▸ INPUT
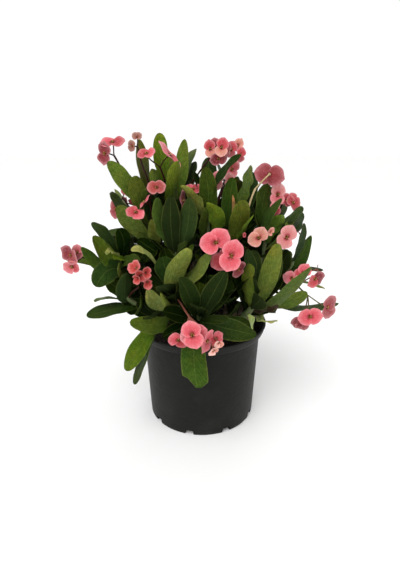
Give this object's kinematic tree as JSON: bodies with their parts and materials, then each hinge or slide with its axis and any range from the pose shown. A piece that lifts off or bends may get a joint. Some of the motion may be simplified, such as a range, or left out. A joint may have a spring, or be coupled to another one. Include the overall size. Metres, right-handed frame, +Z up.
{
  "type": "potted flowering plant",
  "caption": "Crown of thorns plant with glossy leaves and coral bract flowers, standing in a black plastic nursery pot.",
  "frame": {"origin": "middle of the pot's flat foot", "axes": "+Z up along the pot's axis; -Y is the side the plant is shown from"},
  "size_m": [0.4058, 0.3256, 0.4324],
  "materials": {
    "pot": "slightly glossy black plastic",
    "soil": "dark crumbly potting mix",
    "cane": "rough grey-brown bark with spines",
    "leaf": "glossy green leaf",
    "bloom": "soft satin coral bracts"
  },
  "bodies": {
    "root": {"cane_left": "cane", "cane_front": "cane", "cane_front_right": "cane", "cane_right": "cane", "cane_middle": "cane", "cane_upper_left": "cane", "cane_back_right": "cane", "cane_back_left": "cane", "shoot_a": "leaf", "shoot_b": "leaf", "shoot_c": "leaf", "shoot_d": "leaf", "shoot_e": "leaf", "shoot_f": "leaf", "shoot_g": "leaf", "shoot_h": "leaf", "shoot_i": "leaf", "shoot_j": "leaf", "shoot_k": "leaf", "shoot_l": "leaf", "shoot_m": "leaf", "shoot_n": "leaf", "shoot_o": "leaf", "shoot_p": "leaf", "shoot_q": "leaf", "shoot_r": "leaf", "shoot_s": "leaf", "shoot_t": "leaf", "shoot_u": "leaf", "shoot_v": "leaf", "shoot_w": "leaf", "shoot_x": "leaf", "shoot_y": "leaf", "shoot_z": "leaf", "pot": "pot", "bloom_top_left": "bloom", "bloom_left_upper": "bloom", "bloom_top_peach": "bloom", "bloom_top_slant": "bloom", "bloom_left_pair": "bloom", "bloom_middle_left": "bloom", "bloom_top_middle": "bloom", "bloom_top_right": "bloom", "bloom_middle_upper": "bloom", "bloom_right_back_view": "bloom", "bloom_right_upper": "bloom", "bloom_right_pink": "bloom", "bloom_right_peach": "bloom", "bloom_front_pair": "bloom", "bloom_far_left": "bloom", "bloom_left_coral": "bloom", "bloom_front_low": "bloom", "bloom_right_cluster": "bloom", "bloom_right_low": "bloom", "bloom_back_p": "bloom", "bloom_back_s": "bloom", "bloom_back_t": "bloom", "bloom_back_w": "bloom", "bloom_back_x": "bloom", "soil": "soil"}
  },
  "joints": []
}
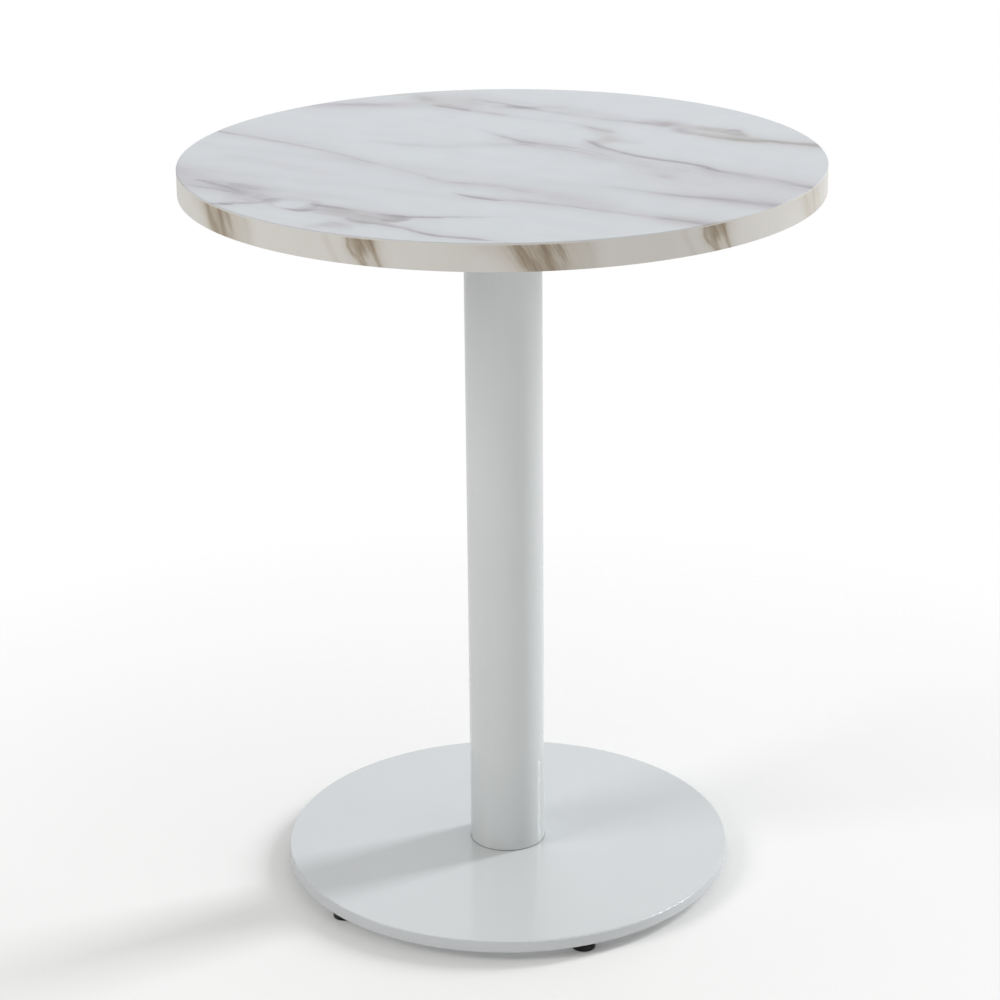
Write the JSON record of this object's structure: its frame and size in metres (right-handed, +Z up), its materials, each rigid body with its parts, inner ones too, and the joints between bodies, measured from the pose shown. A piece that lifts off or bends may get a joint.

▸ GOAL
Copy down the whole of the data above, matching it exactly.

▸ RESULT FOR THIS EXERCISE
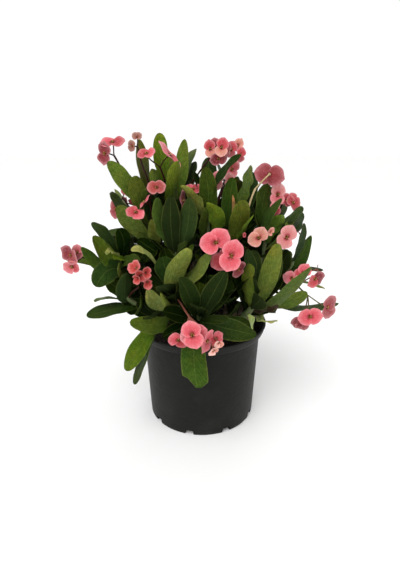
Give this object's kinematic tree as JSON: bodies with their parts and materials, then each hinge or slide with its axis and any range from the pose shown. A piece that lifts off or bends may get a joint. Some of the motion may be simplified, such as a range, or left out. A joint may have a spring, or be coupled to another one. Include the overall size. Metres, right-handed frame, +Z up.
{
  "type": "potted flowering plant",
  "caption": "Crown of thorns plant with glossy leaves and coral bract flowers, standing in a black plastic nursery pot.",
  "frame": {"origin": "middle of the pot's flat foot", "axes": "+Z up along the pot's axis; -Y is the side the plant is shown from"},
  "size_m": [0.4058, 0.3256, 0.4324],
  "materials": {
    "pot": "slightly glossy black plastic",
    "soil": "dark crumbly potting mix",
    "cane": "rough grey-brown bark with spines",
    "leaf": "glossy green leaf",
    "bloom": "soft satin coral bracts"
  },
  "bodies": {
    "root": {"cane_left": "cane", "cane_front": "cane", "cane_front_right": "cane", "cane_right": "cane", "cane_middle": "cane", "cane_upper_left": "cane", "cane_back_right": "cane", "cane_back_left": "cane", "shoot_a": "leaf", "shoot_b": "leaf", "shoot_c": "leaf", "shoot_d": "leaf", "shoot_e": "leaf", "shoot_f": "leaf", "shoot_g": "leaf", "shoot_h": "leaf", "shoot_i": "leaf", "shoot_j": "leaf", "shoot_k": "leaf", "shoot_l": "leaf", "shoot_m": "leaf", "shoot_n": "leaf", "shoot_o": "leaf", "shoot_p": "leaf", "shoot_q": "leaf", "shoot_r": "leaf", "shoot_s": "leaf", "shoot_t": "leaf", "shoot_u": "leaf", "shoot_v": "leaf", "shoot_w": "leaf", "shoot_x": "leaf", "shoot_y": "leaf", "shoot_z": "leaf", "pot": "pot", "bloom_top_left": "bloom", "bloom_left_upper": "bloom", "bloom_top_peach": "bloom", "bloom_top_slant": "bloom", "bloom_left_pair": "bloom", "bloom_middle_left": "bloom", "bloom_top_middle": "bloom", "bloom_top_right": "bloom", "bloom_middle_upper": "bloom", "bloom_right_back_view": "bloom", "bloom_right_upper": "bloom", "bloom_right_pink": "bloom", "bloom_right_peach": "bloom", "bloom_front_pair": "bloom", "bloom_far_left": "bloom", "bloom_left_coral": "bloom", "bloom_front_low": "bloom", "bloom_right_cluster": "bloom", "bloom_right_low": "bloom", "bloom_back_p": "bloom", "bloom_back_s": "bloom", "bloom_back_t": "bloom", "bloom_back_w": "bloom", "bloom_back_x": "bloom", "soil": "soil"}
  },
  "joints": []
}
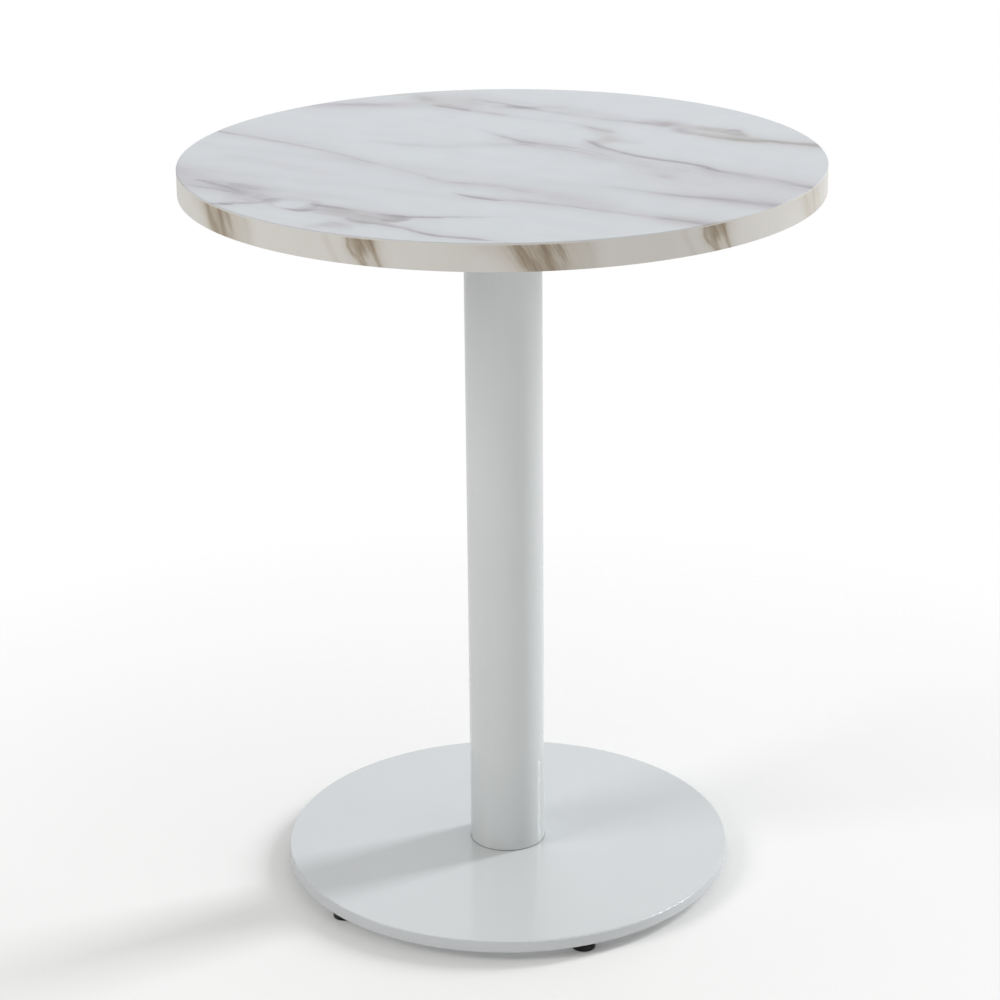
Write the JSON record of this object's structure: its frame and size in metres (right-handed, +Z up), its materials, each rigid body with its parts, inner ones too, and the joints between bodies, measured from the pose shown. A piece that lifts off or bends may get a joint.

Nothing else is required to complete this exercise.